Basic concepts

TouchDAW is made up of two functional layers: A DAW controller plus some general purpose MIDI tools. It's effectively two apps in one. These two parts are independent from each other and can be used completely separately: Each part may connect to separate target applications eventually even running on separate computers. Most likely though, you will end up using them in parallel, talking to the same program: To record MIDI in the controlled DAW, prelisten or trigger samples, maybe interact with synthesizers using MIDI generated by the phone's accelerometer or whatever else may come to mind.


DAW Controller



The first functional layer - and the app's default startup screen - is the DAW controller. It is functionally compatible with a Mackie Control Universal (MCU), which has become the 'de-facto standard' hardware control surface for most DAWs and gives you control over a large set of parameters in the controlled software. In particular you get control over the DAW's mixer (track volume, panorama, automation, solo and mute settings), transport, effects, equalizers, virtual instruments and bus assignments. Additionally you will be able to save projects, perform undo's and redo's etc.

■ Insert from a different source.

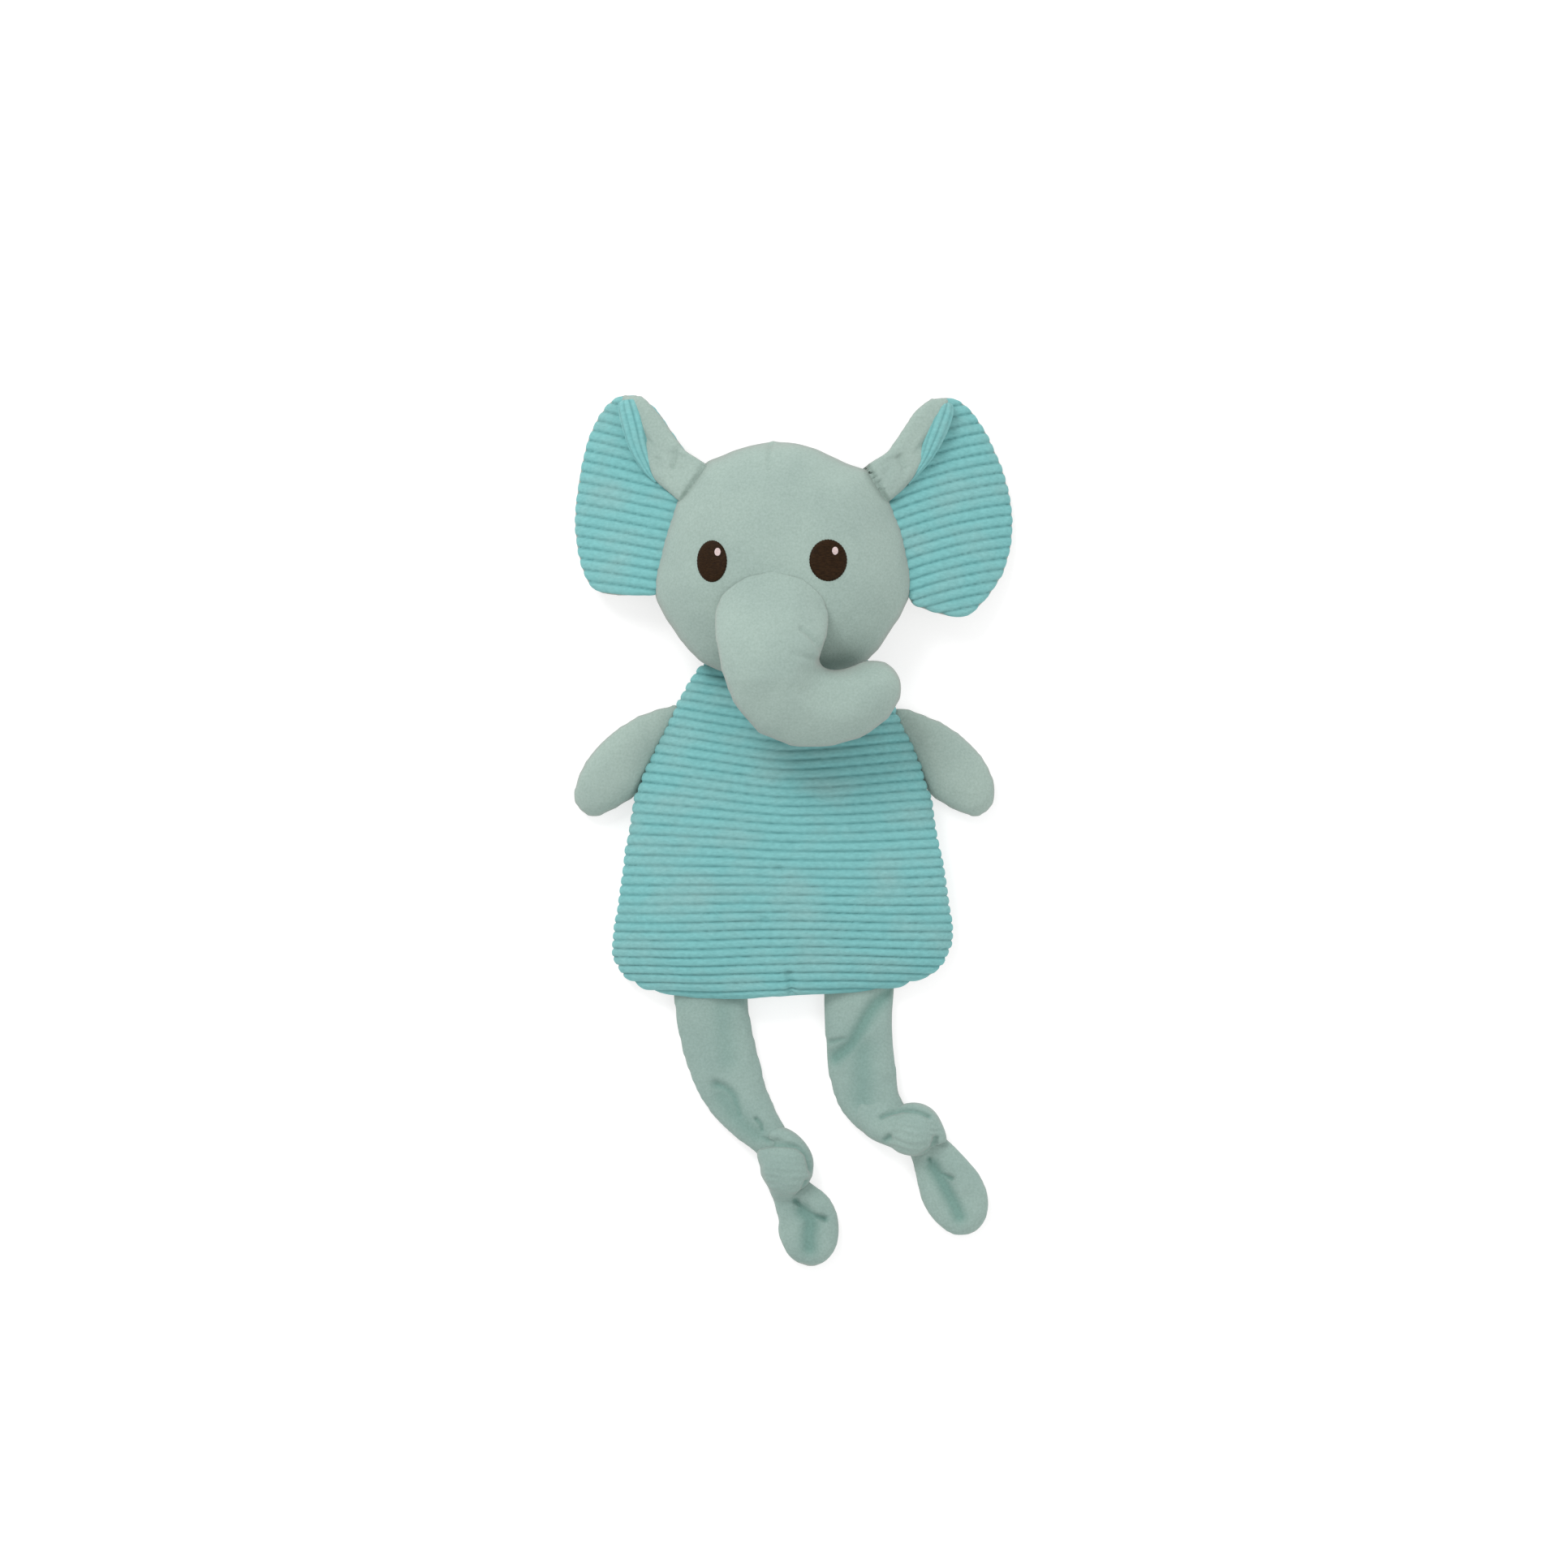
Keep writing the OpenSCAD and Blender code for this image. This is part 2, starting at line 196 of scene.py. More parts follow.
def soften(radii, width):
    """Evens a closed outline out over a few neighbouring directions."""
    offsets = np.arange(-3 * width, 3 * width + 1)
    weights = np.exp(-((offsets / width) ** 2))
    return sum(w * np.roll(radii, k) for w, k in zip(weights / weights.sum(), offsets))


def radius_at(radii, middle, points):
    """Radius of an outline in the direction of each point."""
    angle = np.arctan2(points[:, 1] - middle[1], points[:, 0] - middle[0]) % (2 * math.pi)
    return np.interp(angle, np.append(ANGLES, 2 * math.pi), np.append(radii, radii[0]))


def swell(share):
    """Height of a cushion, from 1 in its middle to 0 at its edge."""
    return (1 - share**2.4) ** 0.6


# Size of a cushion before it is filled, and how far its back is pressed flat where it rests
UNFILLED = 0.985
BACK_BULGE = 1.35
RING_COUNT = 14


def pillow(name, middle, radii, seam, top):
    """Closed cushion over an outline: crowned in front and flat behind, where it rests."""
    shares = np.sin(np.linspace(0, math.pi / 2, RING_COUNT))
    front = [(s, seam + (top - seam) * swell(s)) for s in shares]
    back = [(s, max(0.0, seam - seam * BACK_BULGE * swell(s))) for s in shares[-2::-1]]
    rings = front[1:] + back[:-1]
    ray = np.stack([np.cos(ANGLES), np.sin(ANGLES)], 1) * radii[:, None]
    points = [np.column_stack([middle + ray * s, np.full(len(ray), z)]) for s, z in rings]
    count = len(ANGLES)
    faces = turned(walls(len(rings), count))
    poles = len(rings) * count
    for i in range(count):
        j = (i + 1) % count
        faces.append([i, j, poles])
        faces.append([poles - count + j, poles - count + i, poles + 1])
    points.append([[*middle, front[0][1]], [*middle, back[-1][1]]])
    return make(name, np.concatenate(points), faces)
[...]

What exactly is accessible depends on the controlled DAW and its Mackie Control implementation. TouchDAW does neither define that functionality nor can it change much about the way your DAW's authors want their product to work with a Mackie Control. The app's DAW presets are primarily relevant for the phone interface, where the number of controls and the screenspace available for visualizing information is limited. On tablets they do little more than to relabel the buttons in the master section. In any case it is very much recommended to read up on your DAW's Mackie Control support in the DAW's manual.



MIDI Utilities



The second part of the app is made up of some general purpose MIDI controllers. TouchDAW includes a multitouch keyboard with pitch and controller support, a MIDI mixer, multitouch launchpads and xy controller pads that can also map a phone's sensors to MIDI controllers.

Two MIDI connections:

Both parts of the app are independent from each other and use seperate MIDI connections.

When setting up MIDI connections it is important to understand that the DAW controller essentially requires a "closed circuit", bidirectional MIDI link between the app and the DAW. No other MIDI source should interfere with the communication between the two and you will want to keep remote-control data away from your "musical" data flow alike.


Performance, battery use etc.:

TouchDAW can potentially generate a lot of traffic over WIFI and as it is dealing with music you will want it to be fast and responsive. Keep in mind that on smartphones there are a lot of other things happening next to the app currently running in front. For best performance you should consider turning off things that are not currently needed. Don't let the phone download email or check your friends' facebook status when you are performing on stage or recording.
MIDI communication over RTP requires a constant uninterrupted WIFI connection. A lot of phones shut down WIFI when going into energy saving mode and thus will break the connection. You may need to let TouchDAW disable sleep mode and have your charger at hand when using the app for longer periods.